Inverse Laplace Transform is the process of converting a function from the s-domain back to the time domain. This is crucial for obtaining the final time-domain expression we need after performing operations in the s-domain. In our example, after simplifying the expression \[ \frac{1}{(p+1)(p^2+1)} \], we needed to find the inverse Laplace transforms of the resulting partial fractions. We used the table to get:\( \mathcal{L}^{-1}\left(\frac{1}{p+1}\right) = e^{-t} \), \( \mathcal{L}^{-1}\left(\frac{p}{p^2+1}\right) = \cos(t) \), and \( \mathcal{L}^{-1}\left(\frac{1}{p^2+1}\right) = \sin(t) \).

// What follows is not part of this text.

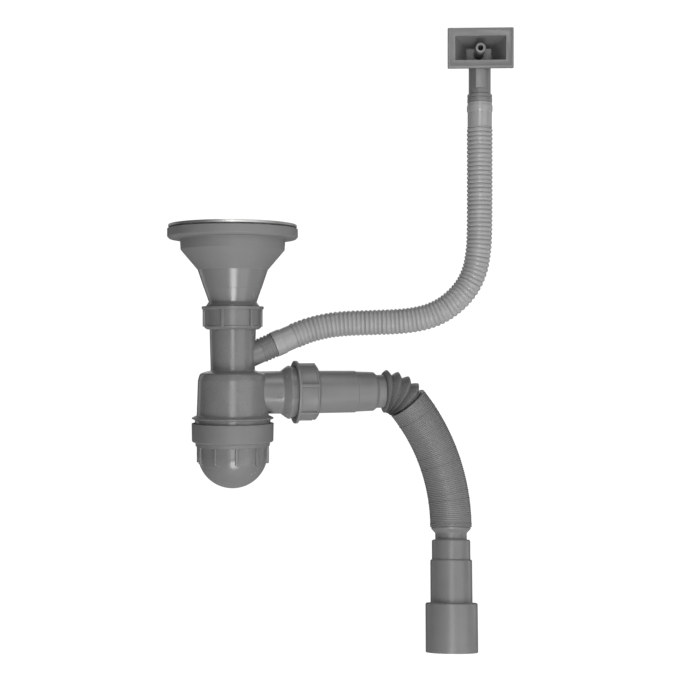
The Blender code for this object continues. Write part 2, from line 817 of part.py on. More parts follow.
def hollow_hose(name, points, radius, bore_r, scale=None):
    """A hose along points with a smooth bore right through."""
    hose = to_mesh(tube(name, points, radius, GREY, 6, scale))
    bore = to_mesh(tube(name + "_bore", longer(points[::2], 1.0), bore_r, None, 4, cutter=True))
    boolean(hose, bore, "DIFFERENCE")


def build_flexible_outlet():
    """Opened folds at the elbow, the closed bellows and the stepped end adapter."""
    first = Vector((1, 0, 0))
    elbow_exit = direction(*ELBOW_EXIT)
    bellows_exit = direction(*BELLOWS_EXIT)
    start = Vector((PIPE_END_X + GAP, 0, OUTLET_Z))
    elbow = bend(start, first, elbow_exit, ELBOW_LENGTH, 4 * ELBOW_FOLDS)
    swing = (ELBOW_PEAK_R - ELBOW_VALLEY_R) / 2
    middle = (ELBOW_PEAK_R + ELBOW_VALLEY_R) / 2
    folds = [(middle - swing * math.cos(math.pi * k / 2)) / ELBOW_PEAK_R for k in range(len(elbow))]
    hollow_hose("hose_elbow", elbow, ELBOW_PEAK_R, ELBOW_BORE_R, folds)
    bellows_start = elbow[-1] + elbow_exit * GAP
    bellows = bend(bellows_start, elbow_exit, bellows_exit, BELLOWS_LENGTH, 14)
    hollow_hose("hose_bellows", bellows, BELLOWS_R, BELLOWS_BORE_R)
    end = bellows[-1] + bellows_exit * GAP
    axis = axis_empty("adapter_axis", end, -bellows_exit)
    outer = [(ADAPTER_NECK_R, 0.0)]
    inner = [(ADAPTER_NECK_R - ADAPTER_WALL, 0.0)]
    z = -ADAPTER_NECK_LENGTH
    for radius, length in ADAPTER_STEPS:
        outer += [(outer[-1][0], z), (radius - 1.2, z), (radius, z - 1.4)]
        inner += [(inner[-1][0], z - 3.0), (radius - ADAPTER_WALL, z - 4.6)]
        z -= length
    outer.append((outer[-1][0], z))
    inner.append((inner[-1][0], z))
    adapter = turned("end_adapter", outer + inner[::-1], GREY)
    adapter.parent = axis


def hose_place(index):
    """A point of the overflow hose's route, which starts just clear of the branch's mouth."""
    mouth = Vector((0, 0, BRANCH_Z)) + direction(BRANCH_PITCH, 0) * (BRANCH_LENGTH + GAP)
    return mouth + Vector(OVERFLOW_ROUTE[index])


def build_overflow_hose():
    """The corrugated hose from the branch to the head, in two lengths that meet at the bend."""
    points = spline([hose_place(k) for k in range(len(OVERFLOW_ROUTE))], 10.0)
    parting = hose_place(OVERFLOW_PARTING)
    before = min(range(len(points)), key=lambda k: (points[k] - parting).length)
    middle = (points[before] + points[before + 1]) / 2
    half_gap = (points[before + 1] - points[before]).normalized() * GAP / 2
    lower = [*points[: before + 1], middle - half_gap]
    upper = [middle + half_gap, *points[before + 1 :]]
    tube("overflow_hose_lower", lower, OVERFLOW_HOSE_R, PALE, 4)
    tube("overflow_hose_upper", upper, OVERFLOW_HOSE_R, PALE, 4)


def frustum(name, near_size, far_size, near_y, far_y, cutter=True, finish=None):
    """A four-sided taper along Y between two rectangles."""
    shape = bmesh.new()
    corners = ((-1, -1), (1, -1), (1, 1), (-1, 1))
    rings = []
    for (width, height), y in ((near_size, near_y), (far_size, far_y)):
        places = [Vector((width / 2 * u, y, height / 2 * v)) * MM for u, v in corners]
        rings.append([shape.verts.new(place) for place in places])
    near, far = rings
    shape.faces.new(near)
    shape.faces.new(far[::-1])
    for k in range(4):
        following = (k + 1) % 4
        shape.faces.new((near[following], near[k], far[k], far[following]))
    mesh = bpy.data.meshes.new(name)
    shape.to_mesh(mesh)
    shape.free()
    return add(name, mesh, finish, cutter)


def build_overflow_head():
    """Overflow inlet: face plate, tapered mouth, screw boss, neck and hose spigot."""
    riser = hose_place(-1)
    spigot_low = GAP
    spigot_top = spigot_low + HEAD_SPIGOT_LENGTH
    face_low = spigot_top + HEAD_NECK_LENGTH
    centre_z = face_low + HEAD_H / 2 - 1.6
    front = -HEAD_FORWARD
    floor = front + HEAD_DEPTH
    wall = 2 * HEAD_WALL
    outline = (HEAD_W, HEAD_H)
    plate = frustum("overflow_head", outline, outline, front, front + HEAD_PLATE_T, False, GREY)
    edge = plate.modifiers.new("rounded", "BEVEL")
    edge.width = 1.2 * MM
    edge.segments = 2
    edge.limit_method = "ANGLE"
    mouth = (HEAD_MOUTH_W, HEAD_MOUTH_H)
    ending = (HEAD_FLOOR_W, HEAD_FLOOR_H)
    shell = frustum(
        "head_shell",
        (mouth[0] + wall, mouth[1] + wall),
        (ending[0] + wall, ending[1] + wall),
        front + 1.0,
        floor + HEAD_WALL,
    )
    slope_w = (mouth[0] - ending[0]) / HEAD_DEPTH
    slope_h = (mouth[1] - ending[1]) / HEAD_DEPTH
    cavity = frustum("head_cavity", (mouth[0] + slope_w, mouth[1] + slope_h), ending, front - 1.0, floor)
    neck = turned(
        "head_neck",
        [
            (0, centre_z - 4.0),
            (HEAD_NECK_R, centre_z - 4.0),
            (HEAD_NECK_R, spigot_top + 1.0),
            (HEAD_SPIGOT_R, spigot_top),
            (HEAD_SPIGOT_R, spigot_top - 2.0),
            (HEAD_SPIGOT_R - 0.6, spigot_top - 2.6),
            (HEAD_SPIGOT_R, spigot_top - 3.4),
            (HEAD_SPIGOT_R, spigot_low),
            (0, spigot_low),
        ],
        steps=SMALL_STEPS,
        cutter=True,
    )
    drain = rod("head_drain", HEAD_BORE_R, spigot_low - 1, centre_z)
    pad_back = -HEAD_NECK_R + 1.5
    pad_centre = (0, (pad_back - HEAD_PAD_FORWARD) / 2, face_low - HEAD_PAD_LENGTH / 2 + 1.0)
    pad_size = (HEAD_PAD_W, HEAD_PAD_FORWARD + pad_back, HEAD_PAD_LENGTH + 2.0)
    pad = boxes("head_pad", [(pad_centre, pad_size, 0)])
    boss = rod("head_boss", HEAD_BOSS_R, -floor - 0.8, -front - 0.4, 16)
    boss_bore = rod("head_boss_bore", HEAD_BOSS_BORE_R, -floor + 4.0, -front + 1.0, 12)
    riser_matrix = Matrix.Translation(riser * MM) @ Matrix.Rotation(math.radians(HEAD_TURN), 4, "Z")
    for piece in (neck, drain, pad):
        piece.matrix_world = riser_matrix
    for piece in (plate, shell, cavity):
        piece.matrix_world = riser_matrix @ Matrix.Translation((0, 0, centre_z * MM))
    for piece in (boss, boss_bore):
        lying = Matrix.Rotation(math.radians(90), 4, "X")
        piece.matrix_world = riser_matrix @ Matrix.Translation((0, 0, centre_z * MM)) @ lying
    boolean(plate, shell, "UNION")
    boolean(plate, neck, "UNION")
    boolean(plate, pad, "UNION")
    boolean(plate, cavity, "DIFFERENCE")
    boolean(plate, drain, "DIFFERENCE")
    boolean(plate, boss, "UNION")
    boolean(plate, boss_bore, "DIFFERENCE")


def main():
    """Build every piece."""
    build_strainer()
    build_basket()
    build_funnel()
    build_inlet_union()
    build_trap_body()
    build_flask()
    build_outlet_pipe(build_outlet_union())
    build_flexible_outlet()
    build_overflow_hose()
    build_overflow_head()


main()
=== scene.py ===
"""A sink bottle trap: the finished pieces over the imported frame, with their light and camera.

Sizes are in millimetres on the classes, and every piece is placed from the frame's own boxes.
"""

from __future__ import annotations

import logging
import math
from collections.abc import Iterable, Sequence
from dataclasses import dataclass
from enum import Enum

import bmesh
import bpy
from mathutils import Matrix, Vector


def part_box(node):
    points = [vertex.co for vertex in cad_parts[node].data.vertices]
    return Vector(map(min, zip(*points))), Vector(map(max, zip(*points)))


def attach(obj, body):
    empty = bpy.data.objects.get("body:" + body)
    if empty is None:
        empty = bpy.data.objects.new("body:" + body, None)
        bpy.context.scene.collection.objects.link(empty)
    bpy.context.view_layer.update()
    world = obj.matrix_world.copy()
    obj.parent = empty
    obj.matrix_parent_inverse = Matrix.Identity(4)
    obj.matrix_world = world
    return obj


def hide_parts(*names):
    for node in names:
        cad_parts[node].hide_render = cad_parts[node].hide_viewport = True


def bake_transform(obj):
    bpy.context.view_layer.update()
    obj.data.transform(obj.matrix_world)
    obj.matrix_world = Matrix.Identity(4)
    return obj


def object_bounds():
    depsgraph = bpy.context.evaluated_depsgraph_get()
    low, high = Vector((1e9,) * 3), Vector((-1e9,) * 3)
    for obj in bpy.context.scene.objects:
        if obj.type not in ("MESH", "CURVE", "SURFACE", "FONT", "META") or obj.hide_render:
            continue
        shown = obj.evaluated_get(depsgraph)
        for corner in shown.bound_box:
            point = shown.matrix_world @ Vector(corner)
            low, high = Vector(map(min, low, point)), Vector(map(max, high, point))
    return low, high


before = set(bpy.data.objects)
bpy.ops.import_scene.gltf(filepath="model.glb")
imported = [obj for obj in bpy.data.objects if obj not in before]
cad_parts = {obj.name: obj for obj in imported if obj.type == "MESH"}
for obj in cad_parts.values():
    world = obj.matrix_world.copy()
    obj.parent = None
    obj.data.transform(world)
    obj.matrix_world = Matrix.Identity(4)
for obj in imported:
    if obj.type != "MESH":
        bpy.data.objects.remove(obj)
CAD_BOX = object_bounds()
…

Combining these inverse transforms provided us with the final answer: \[ f(t) = \frac{1}{2} e^{-t} + \frac{1}{2} \cos(t) - \frac{1}{2} \sin(t) \].

Partial Fraction Decomposition is a method used to break down complex rational expressions into simpler fractions, which are easier to invert. In our exercise, after finding the product of the Laplace transforms \[ G(p)H(p) = \frac{1}{(p+1)(p^2+1)} \], we performed partial fraction decomposition to simplify this expression. The goal was to express it as a sum of simpler fractions: \[ \frac{1}{(p+1)(p^2+1)} = \frac{A}{p+1} + \frac{Bp+C}{p^2+1} \]. Solving for the constants \( A \), \( B \), and \( C \) involved equating coefficients and substituting specific values for \( p \) to isolate the variables. We determined that \( A = \frac{1}{2} \), \( B = \frac{1}{2} \), and \( C = -\frac{1}{2} \). This method facilitated the next step of finding the inverse Laplace transforms.

Complex Functions often arise in Laplace transform problems, especially when dealing with oscillatory and exponential behaviors combined. In this exercise, we dealt with the Laplace transforms of \( e^{-t} \) and \( \sin(t) \) functions. These involve complex numbers when transformed into the s-domain. The product of their Laplace transforms gave us the expression \[ \frac{1}{(p+1)(p^2+1)} \], which needed to be simplified using partial fraction decomposition. Handling these complex functions requires understanding both their time-domain behavior and s-domain representations. By using the properties of these complex functions and their transforms, we could eventually find the simplified expression and its inverse Laplace transform, resulting in the final solution.